A Tourist Couple of Days
Johannesburg – the most treed city I’ve seen anywhere in the world and for our visit the jacaranda trees are just starting their display:

Daytime temperatures are in the mid 20s and evenings are in the mid teens. Fantastic temperatures for outdoor patio eating in the evening and walking in the daytime.
Our 5 hour walking tour of downtown Johannesburg started in the building that was once the South African Stock exchange.

Our guide for the day was Charlie

Charlie is from a tour company that offers an incredible variety of tours in Johannesburg.
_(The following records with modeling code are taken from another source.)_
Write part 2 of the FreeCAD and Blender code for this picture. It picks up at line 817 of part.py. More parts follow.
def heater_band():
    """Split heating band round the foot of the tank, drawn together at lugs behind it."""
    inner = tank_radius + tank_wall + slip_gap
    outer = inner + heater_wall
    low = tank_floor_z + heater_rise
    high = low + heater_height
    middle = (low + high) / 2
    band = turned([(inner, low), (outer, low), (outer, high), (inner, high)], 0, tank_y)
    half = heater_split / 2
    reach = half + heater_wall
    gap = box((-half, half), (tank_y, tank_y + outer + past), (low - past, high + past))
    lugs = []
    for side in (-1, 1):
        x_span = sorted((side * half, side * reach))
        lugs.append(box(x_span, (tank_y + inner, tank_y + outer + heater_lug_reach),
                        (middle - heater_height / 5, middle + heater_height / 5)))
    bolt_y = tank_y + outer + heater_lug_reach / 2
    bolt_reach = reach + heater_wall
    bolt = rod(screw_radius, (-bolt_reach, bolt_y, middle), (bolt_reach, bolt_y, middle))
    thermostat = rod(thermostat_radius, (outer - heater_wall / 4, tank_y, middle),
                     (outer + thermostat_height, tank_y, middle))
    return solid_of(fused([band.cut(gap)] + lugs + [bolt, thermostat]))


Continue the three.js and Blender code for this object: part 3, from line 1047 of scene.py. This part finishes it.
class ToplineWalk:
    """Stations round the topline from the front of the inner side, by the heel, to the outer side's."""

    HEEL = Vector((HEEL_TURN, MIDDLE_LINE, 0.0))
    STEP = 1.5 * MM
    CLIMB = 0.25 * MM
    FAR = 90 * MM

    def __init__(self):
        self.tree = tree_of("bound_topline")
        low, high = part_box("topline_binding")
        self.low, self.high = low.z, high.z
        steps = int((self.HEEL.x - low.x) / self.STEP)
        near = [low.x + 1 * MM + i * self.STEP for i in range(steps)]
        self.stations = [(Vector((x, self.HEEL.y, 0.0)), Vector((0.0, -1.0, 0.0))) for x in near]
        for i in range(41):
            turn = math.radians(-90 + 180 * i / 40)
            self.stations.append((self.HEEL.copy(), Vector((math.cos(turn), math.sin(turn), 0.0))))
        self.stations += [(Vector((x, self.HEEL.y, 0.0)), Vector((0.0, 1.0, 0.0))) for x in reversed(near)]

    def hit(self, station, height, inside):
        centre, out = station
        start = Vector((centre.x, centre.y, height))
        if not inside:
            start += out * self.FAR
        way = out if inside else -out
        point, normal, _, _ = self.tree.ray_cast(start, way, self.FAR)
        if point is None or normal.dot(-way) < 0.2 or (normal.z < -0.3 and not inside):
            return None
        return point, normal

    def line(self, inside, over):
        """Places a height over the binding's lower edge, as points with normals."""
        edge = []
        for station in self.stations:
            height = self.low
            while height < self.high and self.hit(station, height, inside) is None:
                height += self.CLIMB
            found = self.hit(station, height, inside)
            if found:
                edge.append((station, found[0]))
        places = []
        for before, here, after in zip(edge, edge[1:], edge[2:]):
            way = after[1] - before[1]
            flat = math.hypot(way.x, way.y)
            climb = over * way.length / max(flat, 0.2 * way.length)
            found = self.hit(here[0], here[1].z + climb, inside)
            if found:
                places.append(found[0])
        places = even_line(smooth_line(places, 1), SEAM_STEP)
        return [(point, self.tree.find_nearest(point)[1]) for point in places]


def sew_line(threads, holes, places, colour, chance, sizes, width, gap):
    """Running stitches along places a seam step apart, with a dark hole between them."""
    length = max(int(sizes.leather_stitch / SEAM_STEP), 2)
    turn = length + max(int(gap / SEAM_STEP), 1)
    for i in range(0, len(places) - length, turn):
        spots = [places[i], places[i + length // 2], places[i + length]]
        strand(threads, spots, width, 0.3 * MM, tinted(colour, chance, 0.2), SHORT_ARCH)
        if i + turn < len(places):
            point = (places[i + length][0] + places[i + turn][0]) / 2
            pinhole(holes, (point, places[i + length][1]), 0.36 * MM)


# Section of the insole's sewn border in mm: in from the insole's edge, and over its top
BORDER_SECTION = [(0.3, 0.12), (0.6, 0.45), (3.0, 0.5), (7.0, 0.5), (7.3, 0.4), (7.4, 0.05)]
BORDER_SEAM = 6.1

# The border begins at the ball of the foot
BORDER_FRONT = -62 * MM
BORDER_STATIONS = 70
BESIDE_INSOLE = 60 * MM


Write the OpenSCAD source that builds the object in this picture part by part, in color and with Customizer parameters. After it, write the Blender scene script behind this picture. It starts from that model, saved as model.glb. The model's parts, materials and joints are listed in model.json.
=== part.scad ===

If you’re coming down this way then I can highly recommend connecting with https://www.localplaces.co.za We spent 5 hours with Charlie, who was incredibly articulate and knowledgeable.

Of course, by the end of the tour we collapsed and found a great restaurant in the Rosebank Mall; a plate of ribs and a bowl of potatoes all for CDN$12!

We’re getting spoilt from all the good food and from the Hadeda Guest House – https://www.hadedahall.com – where we are staying. We have a lovely unit with access to a garden for relaxing

The hosts, Bryan and Maiky, are very welcoming and helpful. They make incredible breakfasts. It’s always great to start off the day on a full stomach. That keeps us going to dinner intersperced with a snack or two and a drink during the day.

We were invited by Bryan and Maiky to join them for dinner on the night of the rugby game between South Africa and England. What a night – dinner brai on the rooftop patio and then a wild night of celebration over South Africa’s win. This coming Saturday, we are going to have to be somewhere where we can watch the All Blacks and South Africa battle it out over the rugby field.
The second day of ‘be a tourist in Johannesburg’ was spent at the incredible Apartheid Museum – https://www.apartheidmuseum.org To do this museum justice one needs to set aside a good part of the day. It’s incredibly comprehenive, pulling together the entire development of the apartheid laws and stories that culminated in an incredibly harsh segregation of the entire population.

We spent 3.5 hours wandering through the numerous displays including video, print material, photos and audio exhibits.
But time was pressing. We needed to shop and prepare for our upcoming sojourn into Botswana. Food supplies needed to be found and purchased, and that’s always a challenge in a place that one doesn’t know.
Next will be our pick up on Tuesday by Bushlore where we will get taken to our truck which will be home for the next three and a half weeks.
See you on the road…
Betrayal?
As many of you know, Connie is the Chair of the Victoria Regional Pickleball Association. In that role, I kind of consider her to be an ambassador for pickleball wherever she goes.
However, yesterday, we were shown around parts of Johannesburg we would not normally see as a regular tourist. Part of that tour included a visit to The Wanderer’s Club. Now, one would think this is a club for those who travel far and wide where the members gather for wild travelling stories to the wilder places of the world. But, no….it’s a sports club.
The place covers acres and acres and has fields for lawn bowling, cricket, tennis, soccer and rugby. But, wait, hold on what is Connie doing?


Yes, to all those picklball players that know Connie from the Victoria picklball courts should know she is courting (excuse the pun here) padel ball with the idea it may be more popular than pickleball.
Stay tuned as we have challenged well-known padel ball players, Stephen and Liesel Brachmayer, to a padel ball competition on November 18th.
If you are a paddleball player from Victoria, don’t spread this information around.

A Foray
Ignorant, stupid or brave? I’m not sure which category we belong in but yesterday we did it again. What you ask!
We have a few days in Johannesburg before heading off into the wilds of Botswana. Making the most of our time we decided to visit a gallery close to the downtown area called the Wits Gallery. We didn’t phone before we went and we should have.
Upon arrival we discovered there was almost nothing on display other than some paintings from the 1970s and 1980s and most done by American artists.
We didn’t spend long and decided to walk to Constitution Hill from the Wits Gallery. Everyone tells you not to walk in downtown Johannesburg – well, we did. And nothing happened other than walking too far for too long!
We made it to Constitution Hill which is the centre for the Constitutional Court and the offices of the Chief Justice. A beautiful new building with an interior covered in a lot of art.